All Sides to Blame and No Pity for their Tears
It's already clear that Turkish side Besiktas was never very interested in signing Larin for their first team and instead planned to loan him out to a second division Turkish squad. And it's likely that his lackluster performance and lazy tendencies on the pitch mean that any top-tier European side would demand that he prove himself in a second- or third-division team before offering him the opportunity to step up on the big stage. My guess is that Larin would see that as something of a slap in the face and would show no more effort in a lower-tier European side than he did in 2017 in MLS. If he pulls those antics he'll find himself riding the bench for the bulk of the season and continually traded to lower and lower leagues until he realizes that it would be a better use of his time to go back home to Canada and get a job at Tim Horton's or something.
As for Orlando City's front office, they had dreams of either turning Cyle Larin into a global ambassador for the club or of making a huge payday with a record-breaking transfer to Europe. It's clear that's not going to happen, and they largely have themselves to blame for squandering their opportunity to help make those outcomes a reality.
In any case, I will shed no tears for either Larin or the front office.
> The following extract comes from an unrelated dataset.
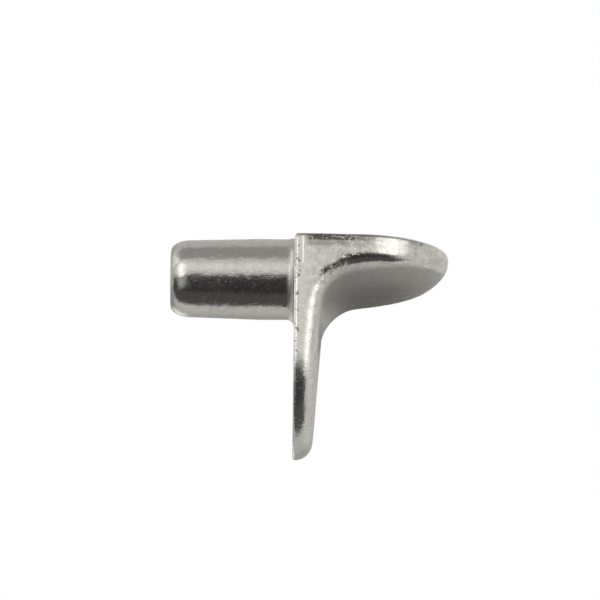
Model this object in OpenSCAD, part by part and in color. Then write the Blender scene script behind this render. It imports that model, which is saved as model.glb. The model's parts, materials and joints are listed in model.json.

For the player, he may have a chance at redemption if someone gives him some good advice and makes him understand his career will go only as far as he proves he's willing to play every match as though his life hung in the balance. For the club, I hope they will use this squandered opportunity as a lesson to realize how they should handle any future hot draft picks. And that lesson had better be learned quickly: in Cam Lindley, Chris Mueller, and Josue Colman the club may already have signed more than one player that will have Orlando City fans saying, "Cyle who?" by midseason.